2) How do we have the discussion that is proposed? What is the forum? Policy makers continue to place an emphasis on oversight. The movie places an emphasis on competence “good teachers” as solution. How do we create an environment where good ideas, even those contributed by people who are not trained “experts” can be heard and considered fairly? Aleco Christakis talks about the Agora process at http://sites.google.com/site/21stcenturyagora/. This might be a venue for the voices which need to be heard.
I appreciate your thoughtful engagement with Guggenheim’s film. I am especially heartened by your call for a conversation about the purpose of education. I agree with you: this is both neglected and essential.
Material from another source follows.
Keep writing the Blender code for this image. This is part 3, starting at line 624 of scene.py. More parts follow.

It’s hard to tell if we’re succeeding unless we know what success looks like.
Unfortunately, these days it seems the only measure for success is standardized testing, and as a public school teacher in a “failing school” let me tell you: feeling that your value hinges on a standardized test is soul-crushing for both teachers and students. The students don’t want to learn it if it isn’t on the test and administrators don’t want us to teach it if it’s not on the test. When I told an administrator that I was reading Julius Caesar with my students, his only response was, “Will that help them on the test?” For this administrator at least, literature has no value beyond its relationship to a 65-item multiple-choice test.
Neil Postman has a book on the end of education which is titled the same. In it, he discusses the purposes of education that are both dominant and deficient: education for employment and consumption (of bogus material, ideological and technological “goods”), and multiculturalism. He then proposes alternatives that he finds superior: stewardship, citizenship, and epistemic humility. I’m not using his terms, but I think the ideas conveyed correspond well enough.
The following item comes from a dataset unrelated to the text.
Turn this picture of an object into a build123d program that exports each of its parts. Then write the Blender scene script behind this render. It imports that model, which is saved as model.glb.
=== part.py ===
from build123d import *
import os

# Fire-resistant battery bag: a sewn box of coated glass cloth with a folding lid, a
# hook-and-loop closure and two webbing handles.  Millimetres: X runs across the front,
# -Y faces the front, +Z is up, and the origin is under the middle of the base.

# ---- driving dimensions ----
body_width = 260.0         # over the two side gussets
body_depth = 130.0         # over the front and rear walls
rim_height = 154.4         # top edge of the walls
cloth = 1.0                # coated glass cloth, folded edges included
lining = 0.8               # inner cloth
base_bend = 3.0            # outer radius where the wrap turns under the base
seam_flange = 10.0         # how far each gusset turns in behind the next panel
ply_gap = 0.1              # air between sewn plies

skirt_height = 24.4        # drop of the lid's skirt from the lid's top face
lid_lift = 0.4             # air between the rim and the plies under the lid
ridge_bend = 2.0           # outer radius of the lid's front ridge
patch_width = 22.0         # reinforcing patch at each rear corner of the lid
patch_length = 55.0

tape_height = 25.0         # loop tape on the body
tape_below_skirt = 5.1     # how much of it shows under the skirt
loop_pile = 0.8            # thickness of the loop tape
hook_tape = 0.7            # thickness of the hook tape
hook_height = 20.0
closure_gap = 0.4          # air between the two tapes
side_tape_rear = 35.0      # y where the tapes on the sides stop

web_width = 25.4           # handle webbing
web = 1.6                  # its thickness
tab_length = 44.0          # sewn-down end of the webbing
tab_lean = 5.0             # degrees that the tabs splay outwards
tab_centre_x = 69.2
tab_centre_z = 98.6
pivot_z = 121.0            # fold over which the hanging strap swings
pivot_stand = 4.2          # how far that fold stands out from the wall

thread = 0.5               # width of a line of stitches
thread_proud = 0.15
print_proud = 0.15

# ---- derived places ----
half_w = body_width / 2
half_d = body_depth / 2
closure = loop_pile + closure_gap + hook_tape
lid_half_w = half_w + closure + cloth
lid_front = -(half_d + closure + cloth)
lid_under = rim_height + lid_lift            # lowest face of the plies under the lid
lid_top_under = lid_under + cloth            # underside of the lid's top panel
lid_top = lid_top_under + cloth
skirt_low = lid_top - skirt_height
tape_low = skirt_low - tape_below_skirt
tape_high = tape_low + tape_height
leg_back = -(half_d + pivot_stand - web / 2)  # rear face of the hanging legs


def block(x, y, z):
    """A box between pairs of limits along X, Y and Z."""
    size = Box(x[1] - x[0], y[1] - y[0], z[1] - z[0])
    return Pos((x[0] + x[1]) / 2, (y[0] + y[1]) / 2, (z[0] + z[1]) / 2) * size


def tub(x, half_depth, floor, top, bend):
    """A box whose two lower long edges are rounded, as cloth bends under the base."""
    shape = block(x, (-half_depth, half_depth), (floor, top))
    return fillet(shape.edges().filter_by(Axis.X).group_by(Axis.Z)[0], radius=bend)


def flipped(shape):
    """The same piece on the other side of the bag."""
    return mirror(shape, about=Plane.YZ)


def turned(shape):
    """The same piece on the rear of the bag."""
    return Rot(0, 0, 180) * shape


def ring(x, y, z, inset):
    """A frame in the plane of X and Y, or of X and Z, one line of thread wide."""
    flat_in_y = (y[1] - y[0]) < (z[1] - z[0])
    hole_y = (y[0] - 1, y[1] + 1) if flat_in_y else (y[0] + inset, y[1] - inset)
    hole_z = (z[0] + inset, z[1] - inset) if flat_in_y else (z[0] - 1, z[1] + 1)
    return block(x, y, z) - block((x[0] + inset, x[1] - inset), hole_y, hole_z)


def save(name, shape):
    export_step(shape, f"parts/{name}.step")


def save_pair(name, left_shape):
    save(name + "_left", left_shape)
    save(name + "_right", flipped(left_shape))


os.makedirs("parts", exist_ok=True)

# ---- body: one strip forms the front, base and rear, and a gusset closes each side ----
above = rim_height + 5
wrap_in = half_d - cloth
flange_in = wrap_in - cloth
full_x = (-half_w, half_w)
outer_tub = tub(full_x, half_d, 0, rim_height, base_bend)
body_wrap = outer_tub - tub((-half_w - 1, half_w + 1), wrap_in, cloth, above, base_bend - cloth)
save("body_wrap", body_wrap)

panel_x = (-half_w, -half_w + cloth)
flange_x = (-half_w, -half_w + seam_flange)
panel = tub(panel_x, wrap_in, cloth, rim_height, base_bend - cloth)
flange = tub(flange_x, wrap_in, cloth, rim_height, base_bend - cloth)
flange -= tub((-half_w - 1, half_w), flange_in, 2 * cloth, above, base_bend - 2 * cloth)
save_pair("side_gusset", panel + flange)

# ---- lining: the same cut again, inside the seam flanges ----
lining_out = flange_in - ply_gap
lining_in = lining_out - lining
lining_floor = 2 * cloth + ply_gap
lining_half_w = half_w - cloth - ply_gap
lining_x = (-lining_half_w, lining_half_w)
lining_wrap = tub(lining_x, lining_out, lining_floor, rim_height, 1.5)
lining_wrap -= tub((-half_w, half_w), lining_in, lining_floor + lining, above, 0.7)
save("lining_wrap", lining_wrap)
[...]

Finally, it needs to be pointed out that while Guggenheim’s film seems to generate some resentment of teacher’s unions, it also holds up Finland as a model of a good educational system. Without having seen it, I can’t say for sure, but I don’t think the film mentions that something like 95% of Finland’s teachers belong to the teacher’s union. Clearly, the union isn’t preventing good teaching in Finland. Finland seems to suggest that unions are not an obstacle to teaching and learning.
I’m all for a reasonable discussion about the end of education. In the hopes of clarifying my own thoughts, I’d love to hear Porcher’s perspective on this.
You raise some very important questions. I appreciate your mention of alternatives to dominant understandings of education; I have not read Neil Postman’s book, but perhaps should add it to my ever-growing “to read” list.
On the question of standardized tests: I too taught in a failing school and can certainly sympathize with the frustration of having performance measured by the results of a Scantron test (although in my case, as a Social Studies teacher, it proved a mixed blessing; on the one hand I had to convince my students that my topic was important even though it wasn’t tested, but on the other I had far more leeway to teach outside our horrible and painfully boring textbook since the administration cared even less about my subject than the students did). In addition to the point you raised about teaching to the test, standardized tests offer no real measure of communication, imagination or critical thinking (as, say, an essay would). Nor do they, in any way, allow for accommodation of the individual student (or teacher). They are what they claim to be: standardized.
I did note in the essay, that I think there are better ways of evaluating students. However, I realize that the types of evaluations I suggested (peer evaluation, locally administered written – not multiple choice- tests, classroom observation time) themselves require significant changes to the education system. Even when we aren’t talking about Federal involvement in public schools, most education in America is administered on a grand scale. My home state has a population the size of Canada’s. Evaluation and administration on that scale is impracticable and, in my opinion, undesirable.
But moving evaluations of students and teachers to a more local level again raises the problem of equality. Equality has long been a priority in education policy (we want no child left behind, right?). I can’t help thinking, equality at what price? If our standardized tests are an example of equality, I, for one, would prefer diversity. But I’ve noticed that proponents of inequality tend not to get too far in the world of education policy.
Certainly the very idea of what an education is needs to be reformed, or rather rediscovered. And unions need to be curbed and incompetent teachers removed. But let me suggest that school is the last, and perhaps least part of the educational process. Most of us are educated, to the degree that we are educated, because we came from homes that valued education, and were willing to support it. But with the deterioration of the family, and its economic base, the process has been farmed out to a bureaucracy that cannot replace the family and the community; it can only supplement them.
And of course school and family are themselves a small part of the resources that go into education. The real bucks–and the real talent–is in the advertising industry and its entertainment appendage (which is only another form of advertising.) This is the real teacher of our children, and parents often find that despite their best efforts, someone else has taken control of their children’s minds. First task of the educator is to turn off the TV. This is difficult if the chief educators aren’t at home, or if they are glued to the TV set themselves at the times that they are. And then there is the truly evil trend of “Channel One,” which gives “free” TVs to schools in return for a compulsory viewing by all students of their infotainment (ugly word) broadcasts each day.
Our educational system is based off the deep reverence for socialized citizens of the grand state, finding its origins in the thinkers of socialist-driven Horace Mann and John Dewey. The idea of the movie reminds me of Allan Bloom’s “The Closing of the American Mind” from 1988, a book forgotten or no longer known to the general public (and absolutely not mentioned in education classes; for I have taken two different educational history classes at both a state and Christian school). The children being taken away from the family and community to be given national standards. Of Dewey’s original concerns, was the ridding of regional differences and endearment for one’s place. This was in order to properly create a nationalized citizenry. I could go on and on with this, but I hope the point is well-taken. Lasch, in his wonderful work, “Haven in a Heartless World,” discusses a bit about the children being taken away from the home, where the parents are no longer the ruling educators of their children. In my opinion, the movement toward a classical education and smaller/home schooling is the proper method. I for one know, that I will never send my own children to a public school. Its foundation and history is contrary to localism, and dare I say, Christianity.